=== TASK OBJECTIVE ===
Every line of the material below should be repeated exactly.

=== DATASET EXTRACT ===
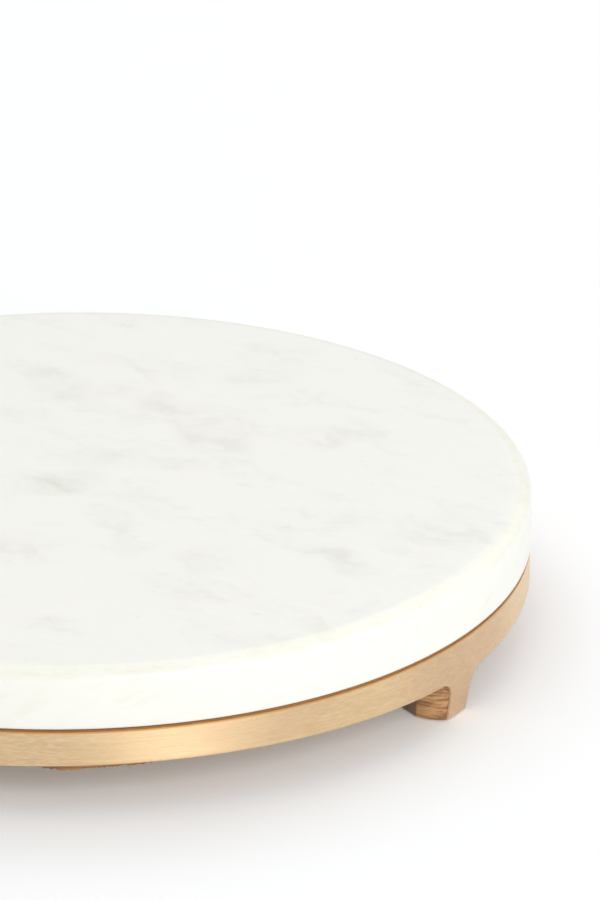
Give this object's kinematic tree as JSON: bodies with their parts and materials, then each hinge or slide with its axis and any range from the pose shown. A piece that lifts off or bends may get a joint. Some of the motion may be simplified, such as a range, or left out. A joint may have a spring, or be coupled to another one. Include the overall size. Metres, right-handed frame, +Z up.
{
  "type": "lazy susan turntable",
  "caption": "Footed turntable: a thick marble disc spins on a flat ball bearing above a hardwood rim clad in a brass band.",
  "frame": {"origin": "on the table, on the turning axis", "axes": "+Z up along the turning axis; +X and +Y run midway between two feet, -Y is the front"},
  "size_m": [0.305, 0.305, 0.0483],
  "materials": {
    "marble": "honed white with soft grey clouds",
    "brushed_brass": "brushed along its length, clear lacquered",
    "rim_wood": "oiled, grain along the segment",
    "foot_wood": "oiled, grain lying flat",
    "dowel_wood": "raw beech",
    "plywood": "sealed birch plywood",
    "plate_steel": "zinc plated",
    "screw_steel": "zinc plated",
    "ball_steel": "polished",
    "cage_plastic": "natural nylon",
    "insert_brass": "turned",
    "felt": "pressed felt"
  },
  "bodies": {
    "base": {"pivot_rivet": "plate_steel", "pivot_washer": "insert_brass", "bearing_lower_plate": "plate_steel", "plate_bolts": "screw_steel", "plate_washers": "screw_steel", "plate_nuts": "screw_steel", "base_panel": "plywood", "panel_screws": "screw_steel", "rim_dowels": "dowel_wood", "brass_band": "brushed_brass", "rim_segment_front_right": "rim_wood", "rim_segment_back_right": "rim_wood", "rim_segment_back_left": "rim_wood", "rim_segment_front_left": "rim_wood", "foot_front_right": "foot_wood", "foot_back_right": "foot_wood", "foot_back_left": "foot_wood", "foot_front_left": "foot_wood", "foot_pad_front_right": "felt", "foot_pad_back_right": "felt", "foot_pad_back_left": "felt", "foot_pad_front_left": "felt", "foot_screws": "screw_steel"},
    "turntable": {"marble_top": "marble", "marble_inserts": "insert_brass", "upper_plate_screws": "screw_steel", "bearing_upper_plate": "plate_steel"},
    "ball_set": {"bearing_balls": "ball_steel", "ball_cage": "cage_plastic"}
  },
  "joints": [
    {"name": "turntable_spin", "type": "hinge", "parent": "base", "child": "turntable", "pos_m": [0, 0, 0.0287], "axis": [0, 0, 1], "continuous": true},
    {"name": "ball_set_spin", "type": "hinge", "parent": "base", "child": "ball_set", "pos_m": [0, 0, 0.0247], "axis": [0, 0, 1], "continuous": true}
  ],
  "couplings": [
    {"joint": "ball_set_spin", "follows": "turntable_spin", "ratio": 0.5}
  ]
}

=== FINISHED ANSWER ===
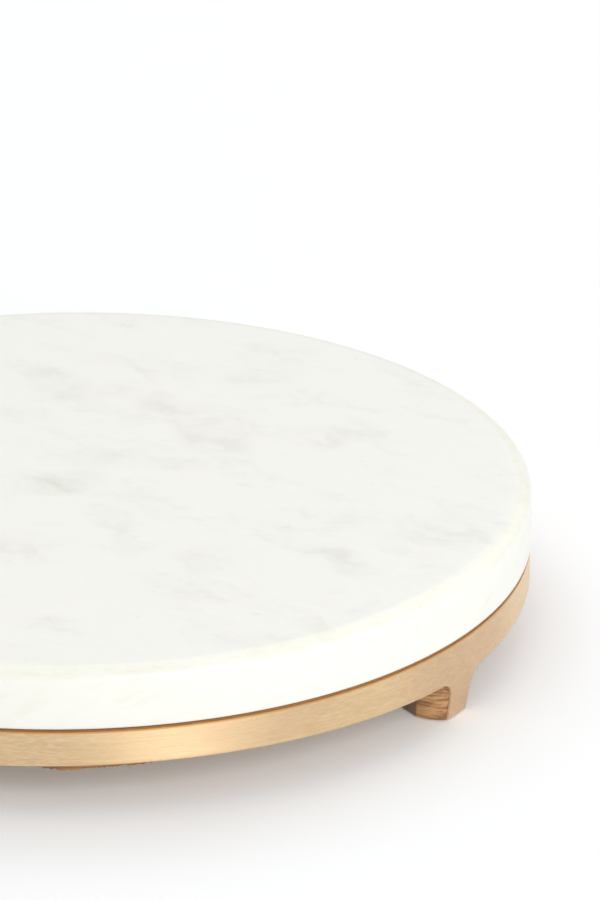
Give this object's kinematic tree as JSON: bodies with their parts and materials, then each hinge or slide with its axis and any range from the pose shown. A piece that lifts off or bends may get a joint. Some of the motion may be simplified, such as a range, or left out. A joint may have a spring, or be coupled to another one. Include the overall size. Metres, right-handed frame, +Z up.
{
  "type": "lazy susan turntable",
  "caption": "Footed turntable: a thick marble disc spins on a flat ball bearing above a hardwood rim clad in a brass band.",
  "frame": {"origin": "on the table, on the turning axis", "axes": "+Z up along the turning axis; +X and +Y run midway between two feet, -Y is the front"},
  "size_m": [0.305, 0.305, 0.0483],
  "materials": {
    "marble": "honed white with soft grey clouds",
    "brushed_brass": "brushed along its length, clear lacquered",
    "rim_wood": "oiled, grain along the segment",
    "foot_wood": "oiled, grain lying flat",
    "dowel_wood": "raw beech",
    "plywood": "sealed birch plywood",
    "plate_steel": "zinc plated",
    "screw_steel": "zinc plated",
    "ball_steel": "polished",
    "cage_plastic": "natural nylon",
    "insert_brass": "turned",
    "felt": "pressed felt"
  },
  "bodies": {
    "base": {"pivot_rivet": "plate_steel", "pivot_washer": "insert_brass", "bearing_lower_plate": "plate_steel", "plate_bolts": "screw_steel", "plate_washers": "screw_steel", "plate_nuts": "screw_steel", "base_panel": "plywood", "panel_screws": "screw_steel", "rim_dowels": "dowel_wood", "brass_band": "brushed_brass", "rim_segment_front_right": "rim_wood", "rim_segment_back_right": "rim_wood", "rim_segment_back_left": "rim_wood", "rim_segment_front_left": "rim_wood", "foot_front_right": "foot_wood", "foot_back_right": "foot_wood", "foot_back_left": "foot_wood", "foot_front_left": "foot_wood", "foot_pad_front_right": "felt", "foot_pad_back_right": "felt", "foot_pad_back_left": "felt", "foot_pad_front_left": "felt", "foot_screws": "screw_steel"},
    "turntable": {"marble_top": "marble", "marble_inserts": "insert_brass", "upper_plate_screws": "screw_steel", "bearing_upper_plate": "plate_steel"},
    "ball_set": {"bearing_balls": "ball_steel", "ball_cage": "cage_plastic"}
  },
  "joints": [
    {"name": "turntable_spin", "type": "hinge", "parent": "base", "child": "turntable", "pos_m": [0, 0, 0.0287], "axis": [0, 0, 1], "continuous": true},
    {"name": "ball_set_spin", "type": "hinge", "parent": "base", "child": "ball_set", "pos_m": [0, 0, 0.0247], "axis": [0, 0, 1], "continuous": true}
  ],
  "couplings": [
    {"joint": "ball_set_spin", "follows": "turntable_spin", "ratio": 0.5}
  ]
}